Поступил на матмех ЛГУ я в 1976; наш курс был одним из последних «еврейских», детей Израиля училось много. Из предосторожности в свете усиливающегося антисемитизма почти все они числились русскими. Насколько помню, евреями писались всего несколько человек: Лёня Овэс, Боря Соломяк, Гриша Бомаш, Леня Михлин, Миша Чеповецкий, Шура Кулик-Гуревич – я их уважал за смелость.

В последующие годы число евреев на матмехе строго ограничивалось.

Летом 1982 года, уже как аспирант, я был командиром студенческого отряда – общественной приемной комиссии. Разумеется, «бойцы» ОПК не играли роли в процессе принятия решений, лишь осуществляли техническое обеспечение: носили бумажки и оберегали порядок – но все знали всё. Например, не было секретом, что из всех медалистов-иудеев достойным «пятерки» за письменную оказался лишь абитуриент Рабинович (характерная фамилия пришлась как нельзя кстати), остальным балл занизили, то же происходило на следующих экзаменах.

И на матмех не поступил умнейший парень, прирожденный математик Миша, сын моего будущего сослуживца по матфаку БГУ Израиля Айзиковича Соломеща.

Латентный антисемитизм являлся неким способом перераспределения благ, которых на закате «застойного» периода уже катастрофически не хватало.

Перенесусь в период моего второго высшего образования.

В наши каждый редкий белорус знает имя «Анатоль Кудлаты».

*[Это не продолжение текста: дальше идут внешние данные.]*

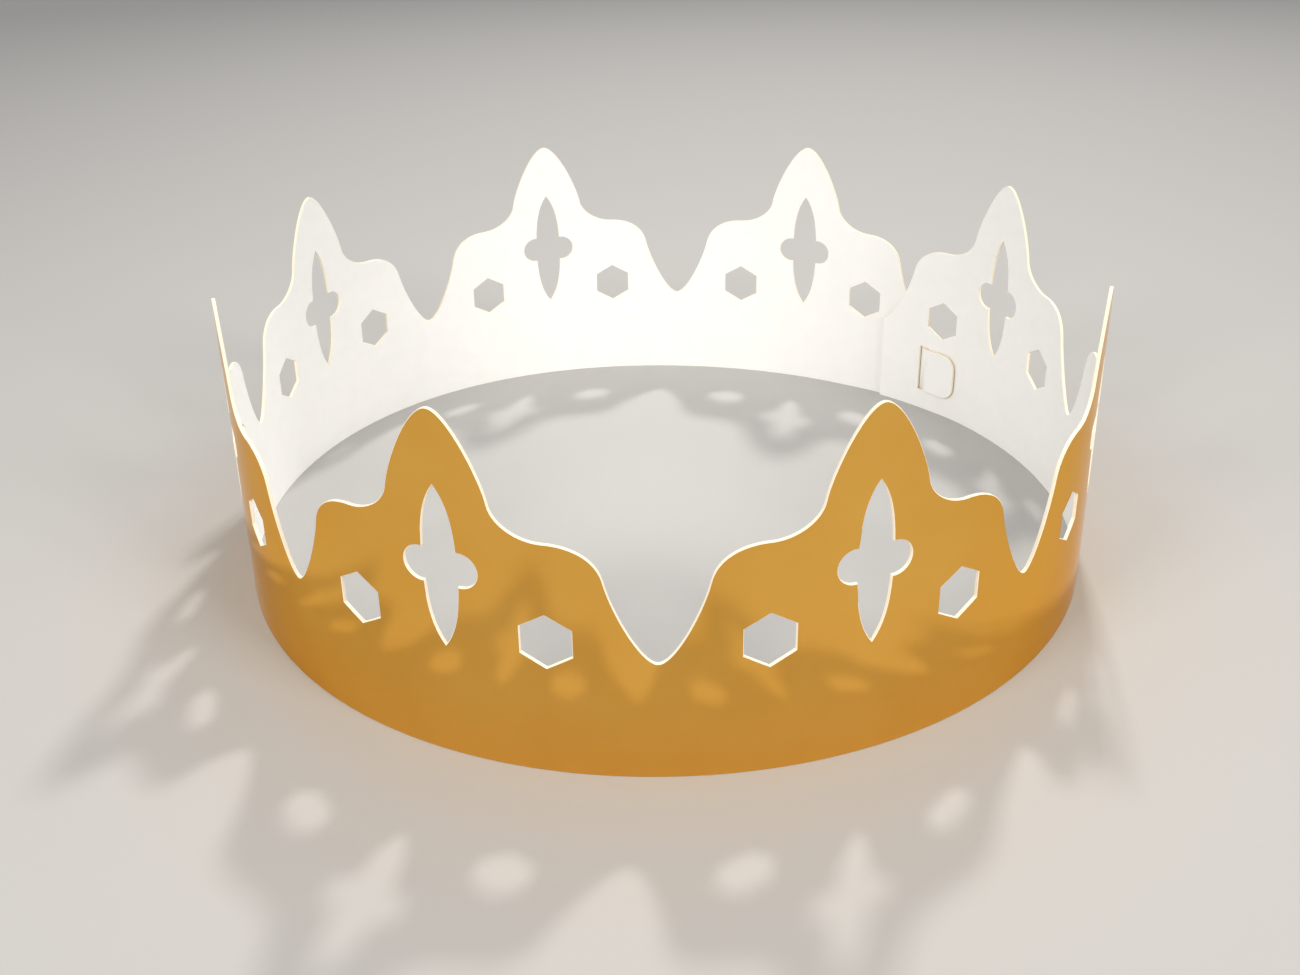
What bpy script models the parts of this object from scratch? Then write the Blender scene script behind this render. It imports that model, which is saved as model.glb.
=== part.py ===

Белорусский поэт, прозаик, публицист, бард и общественный деятель Анатолий Алексеевич Кудласевич был моим сокурсником на заочном отделении Литературного института имени М.Горького Союза писателей СССР в 1989-1994 г.г.

Мы дружили в те времена, поддерживаем связь в нынешние.

Но не все знают, что Толины стихи 3 или даже 4 раза возвращали с творческого конкурса на поступление лишь потому, что по фамилии его принимали за еврея.

Количество евреев в Литинституте было строго лимитировано, у нас на курсе позволили учиться только Лизе.